To say Molly had some major transitions last month is a gross understatement. Not only did we move to a new house, complete with a new schedule, activities, and an overwhelming amount of things to do both inside and outside (a whole playroom to herself! A back yard to run around in!) but she also got a brand new baby sister, amid and followed by a constant stream of family members. Suffice it to say, all of these changes, combined with my not being very available or accessible for about a week after Lucy was born, have given Molly a bit of trouble adjusting. This trouble has manifested itself in two fevers, some serious nap/sleep regression, and general defiance/boundary pushing (yesterday Josi and I were talking about starting her on time-outs. Our rationale is that while on the one hand she’s a little young to understand cause-and-effect, we’re always talking about how advanced she is). I honestly can’t blame her for having some trouble – a move and a new baby are huge transitions for me, and I’m decidedly older than 21 months. And 98% of the time, Molly is her usual charming, amazing, hilarious self – but that 2%, man. That 2% (okay, combined with some post-partum hormones) can be seriously trying.
Let’s focus on the positive, because although these are big changes they are all, in the long term, very positive. Molly loves our new house. She loves her playroom and will spend many happy hours playing in her new kitchen or at her table, coloring, painting (she especially loves having her face painted), and playing with play doh and stickers. She also loves our backyard, playing with “outside paint” (chalk), kicking a ball around with her dad, and asking for rides on her trike and in her Molly-sized car. She can identify a bunch of letters (she especially amazed me when she differentiated “Big O” from “Baby O”, can now count to ten in English and Spanish, and continues to string words together into short sentences. Even when she’s misbehaving, it can take a lot for me not to show her that I’m impressed by how smart she is – yesterday, for example, I went up to get her after her “nap” (when she doesn’t nap, she’ll at least hang in her room and quietly look at books or play for an hour or two) and she had pulled out a bunch of clothes and put on a bathing suit. When I opened the door, she looked up at me with a huge grin and said, “Swim?” So, I did what came to me first – ran a bath and let her “swim” in her bathing suit in the bathtub.

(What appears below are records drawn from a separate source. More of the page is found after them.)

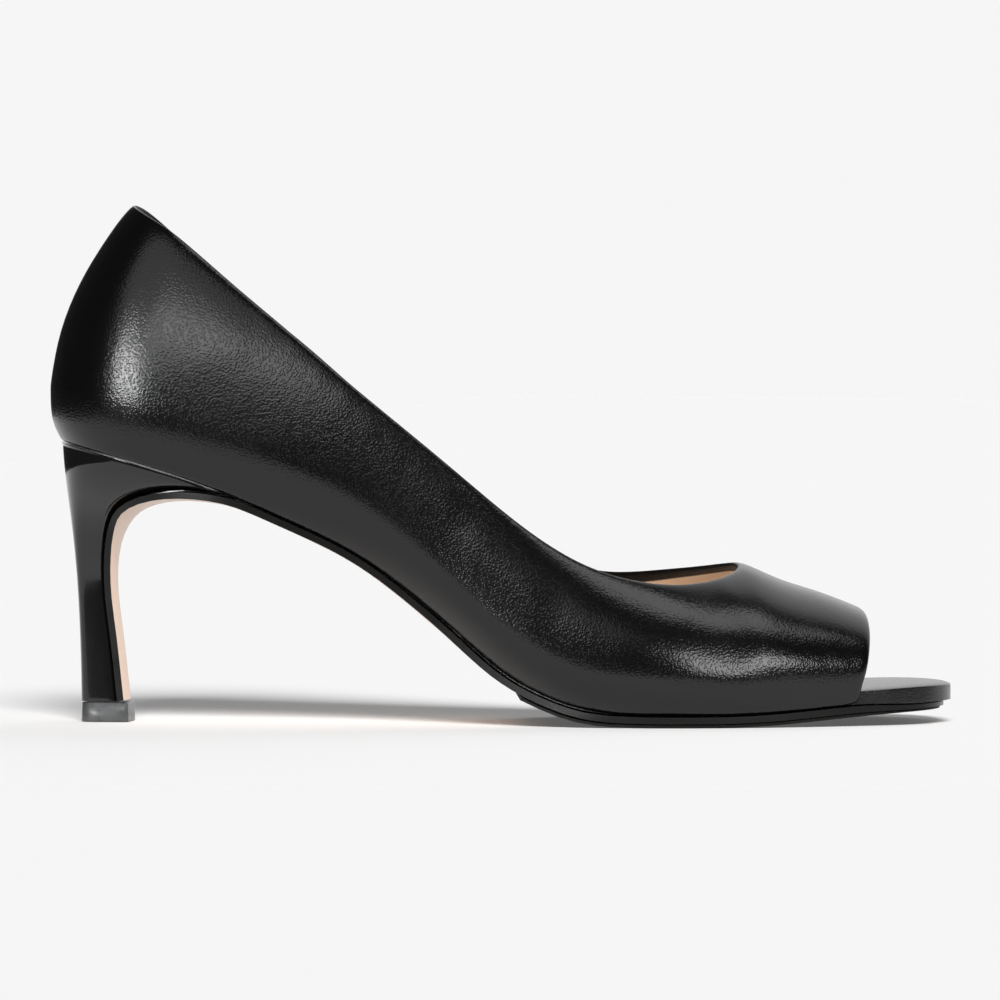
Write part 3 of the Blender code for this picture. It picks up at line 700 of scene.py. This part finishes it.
def soft_box(row, shoe):
    """Add a soft box that lights only the shoe, in a direction from a point on it."""
    name, target, azimuth, elevation, roll, distance, width, height, radiance = row
    turn = math.radians(azimuth)
    lift = math.radians(elevation)
    away = Vector((math.sin(turn) * math.cos(lift), -math.cos(turn) * math.cos(lift), math.sin(lift)))
    bpy.ops.object.light_add(type="AREA", location=Vector(target) + away * distance)
    lamp = bpy.context.active_object
    lamp.name = name
    lamp.data.shape = "ELLIPSE"
    lamp.data.size = width
    lamp.data.size_y = height
    lamp.data.energy = radiance * math.pi * (math.pi / 4 * width * height)
    facing = (-away).to_track_quat("-Z", "Y")
    lamp.rotation_euler = (facing @ Quaternion((0.0, 0.0, 1.0), math.radians(roll))).to_euler()
    lamp.light_linking.receiver_collection = shoe


def lit_group(name, pieces):
    """Return a collection of the pieces that a light reaches."""
    group = bpy.data.collections.new(name)
    for piece in pieces:
        group.objects.link(piece)
    return group


def make_world():
    """The studio around the shoe: pale behind it and to the toe's side, dark elsewhere."""
    world = bpy.data.worlds.new("studio")
    bpy.context.scene.world = world
    world.use_nodes = True
    tree = world.node_tree
    background = tree.nodes["Background"]
    place = tree.nodes.new("ShaderNodeTexCoord")
    parts = tree.nodes.new("ShaderNodeSeparateXYZ")
    link(tree, place, "Generated", parts, "Vector")
    both = tree.nodes.new("ShaderNodeMath")
    both.operation = "MULTIPLY"
    turns = (("Y", FAR_SIDE_START, FAR_SIDE_STOP), ("X", TOE_SIDE_START, TOE_SIDE_STOP))
    for count, (axis, start, stop) in enumerate(turns):
        mask = spread(tree, parts, axis, 0.0, 1.0, start, stop)
        mask.interpolation_type = "SMOOTHSTEP"
        link(tree, mask, "Result", both, count)
    level = spread(tree, both, "Value", STUDIO_DIM, BACKDROP, 0.0, 1.0)
    path = tree.nodes.new("ShaderNodeLightPath")
    seen = tree.nodes.new("ShaderNodeMix")
    seen.inputs["B"].default_value = BACKDROP
    link(tree, path, "Is Camera Ray", seen, "Factor")
    link(tree, level, "Result", seen, "A")
    link(tree, seen, 0, background, "Color")


def make_light(pieces):
    """A soft studio: one broad light from the front, and soft boxes whose shine the leather shows."""
    make_world()
    bpy.ops.object.light_add(type="SUN", location=(0.0, -2.0, 2.0))
    sun = bpy.context.active_object
    sun.name = "main_light"
    sun.data.energy = MAIN_LIGHT
    sun.data.angle = MAIN_LIGHT_SPREAD
    sun.rotation_euler = (MAIN_LIGHT_TILT, 0.0, MAIN_LIGHT_TURN)
    sun.visible_glossy = False
    shoe = lit_group("shoe_only", pieces)
    for row in SOFT_BOXES:
        soft_box(row, shoe)


def make_camera():
    """The photograph's view: level, from the outer side, with a long lens."""
    bpy.ops.object.camera_add(location=(CAMERA_ASIDE, -CAMERA_AWAY, CAMERA_HEIGHT))
    camera = bpy.context.active_object
    camera.rotation_euler = (math.pi / 2 - CAMERA_TILT, 0.0, 0.0)
    camera.data.lens = CAMERA_LENS
    camera.data.sensor_width = SENSOR_WIDTH
    camera.data.clip_start = NEAREST_SEEN
    camera.data.clip_end = FARTHEST_SEEN
    bpy.context.scene.camera = camera


def main():
    """Build the camera, the pieces, the floor and the light."""
    make_camera()
    grain = leather_grain_group()
    pieces = [make_upper(grain), make_footbed(grain), make_outsole(grain)]
    pieces += [make_tread(), make_heel(grain), make_tip()]
    make_floor()
    make_light(pieces)
    bpy.context.scene.view_settings.view_transform = "Standard"


main()
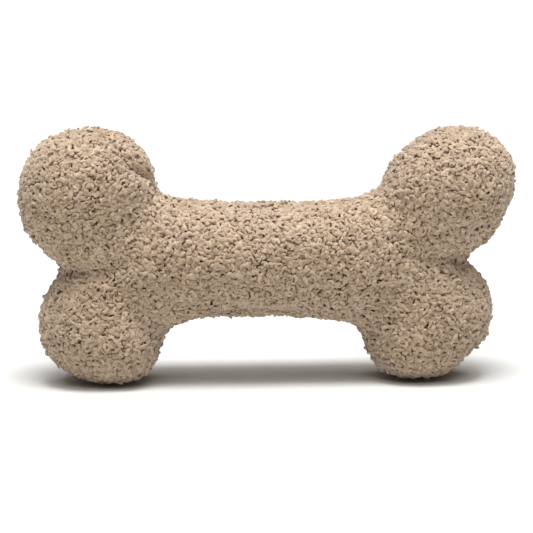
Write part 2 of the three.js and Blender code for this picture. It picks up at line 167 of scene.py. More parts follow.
def add_object(name, mesh, material):
    """A new object that holds a mesh in one material."""
    piece = bpy.data.objects.new(name, mesh)
    bpy.context.scene.collection.objects.link(piece)
    piece.data.materials.clear()
    piece.data.materials.append(material)
    return piece


def after_modifiers(piece):
    """The piece's mesh with its modifiers applied; the modifiers are taken off."""
    state = bpy.context.evaluated_depsgraph_get()
    mesh = bpy.data.meshes.new_from_object(piece.evaluated_get(state), depsgraph=state)
    piece.modifiers.clear()
    old, piece.data = piece.data, mesh
    bpy.data.meshes.remove(old)
    return mesh


def tube_rings(lines, radii, sides, reference):
    """Rings round centre lines. Lines is tubes x rings x 3, and radii is tubes x rings x sides."""
    ahead = unit(np.gradient(lines, axis=1))
    across = unit(np.cross(ahead, reference))
    upward = np.cross(across, ahead)
    turn = np.arange(sides)[:, None] * math.tau / sides
    spokes = np.cos(turn) * across[:, :, None] + np.sin(turn) * upward[:, :, None]
    return lines[:, :, None] + radii[..., None] * spokes


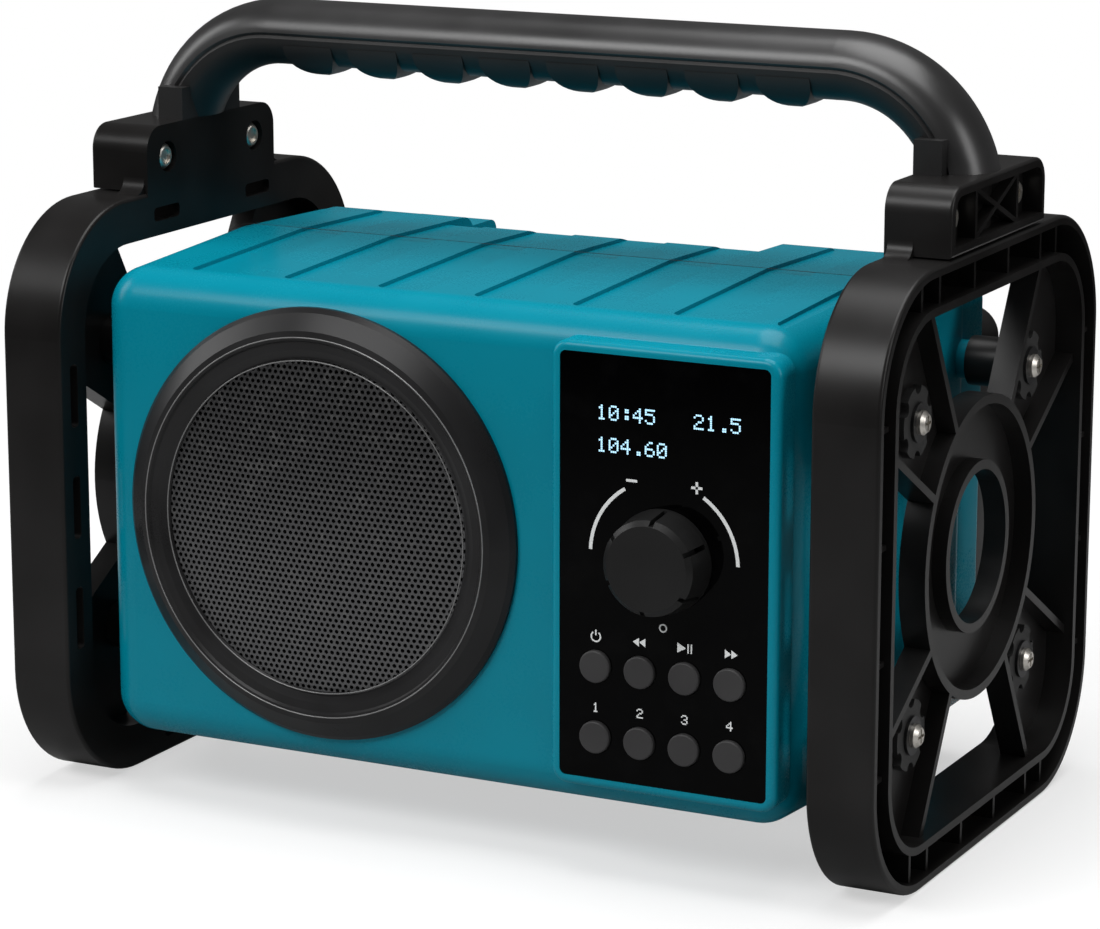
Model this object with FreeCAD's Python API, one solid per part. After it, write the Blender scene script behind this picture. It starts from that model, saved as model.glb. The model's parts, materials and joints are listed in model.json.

Molly is also *amazing* with Lucy. She is so gentle and does not like it one bit when Lucy cries. The other day Lucy started fussing in her chair and when I came out from folding laundry, Molly was crouched down next to her, patting her gently and saying “Lucy no cry.” And then my heart burst into a million pieces (postpartum…). She’s also thankfully moved on from everything being “no no no” to “okay” – so when we say, Molly do you want dinner? Her response is now “Dinner? Okay!” which is a nice change. Right now, I’m trying to focus on the “quality, not quantity” time with Molly with so much of my time, attention, and energy going towards
feeding Lucy. Often, our special time together is just before dinner or bedtime, where we play together or sing or read stories. Tonight, our special time consisted of her hugging me for 15 minutes while I sang Bright Eyes songs and rocked her and wept tears of happiness because I love her so damn much. And then we went and played in her kitchen until dinner. Like I said, 98% of the time our girl is nothing short of amazing. I’ll take the 2%, because it’s all Molly, after all.